I have CUPS notifications working (RSS) and can get my cartridge levels. Now, I want to enable the 'hold-new-jobs' attribute on a specific printer in CUPS (.../printers/myPrinter). After this, I have to find out how to get all jobs that are on-hold and release one (by job ID, or so) (preferably FIFO(FHFR)) For completeness: If cartridges are below a threshold, the jobs are held until cartridges are reset (manually) and a button in Home Assistant is pressed.

Pycups (libcups Python bindings) seems undocumented and different enough from libcups itself to get lost.
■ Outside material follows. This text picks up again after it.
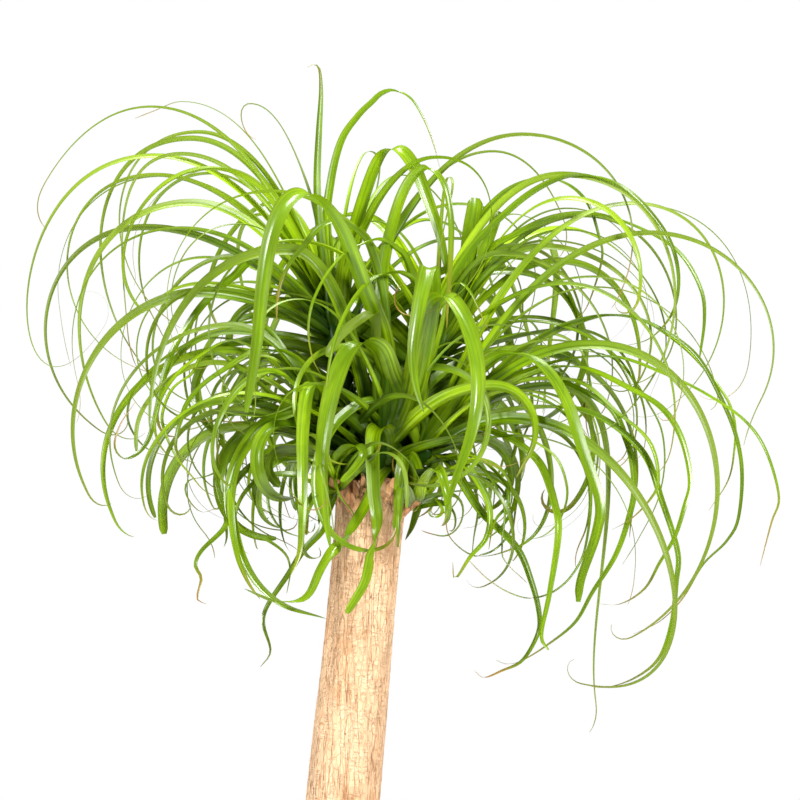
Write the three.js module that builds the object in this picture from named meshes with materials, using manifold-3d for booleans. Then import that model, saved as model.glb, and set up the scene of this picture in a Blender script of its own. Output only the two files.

There seems to be no example of IPPRequests for pycups. This is my shot at it (to_pdf as testprinter):

import cups

# Response is a set of bytes. Not clear (to me) what it means and if its parsed or can be parsed somewhere.
def ipp_hold_new_jobs_request_handler(response):
    print("Hold_all_jobs handler called. Response: {}".format(response))


ipp_request = cups.IPPRequest(cups.IPP_OP_HOLD_NEW_JOBS)
ipp_attribute = cups.IPPAttribute(cups.IPP_TAG_OPERATION, cups.IPP_TAG_URI, "printer-uri",
                                  "http://cups.mydomain.ext:631/printers/to_pdf")
ipp_request.add(ipp_attribute)
response = ipp_request.writeIO(ipp_hold_new_jobs_request_handler)
print('repsonse: {}'.format(response)) # Returns -1

while True:
    pass

I expect new jobs to be shown as on-hold in the CUPS web-interface if this request succeeds.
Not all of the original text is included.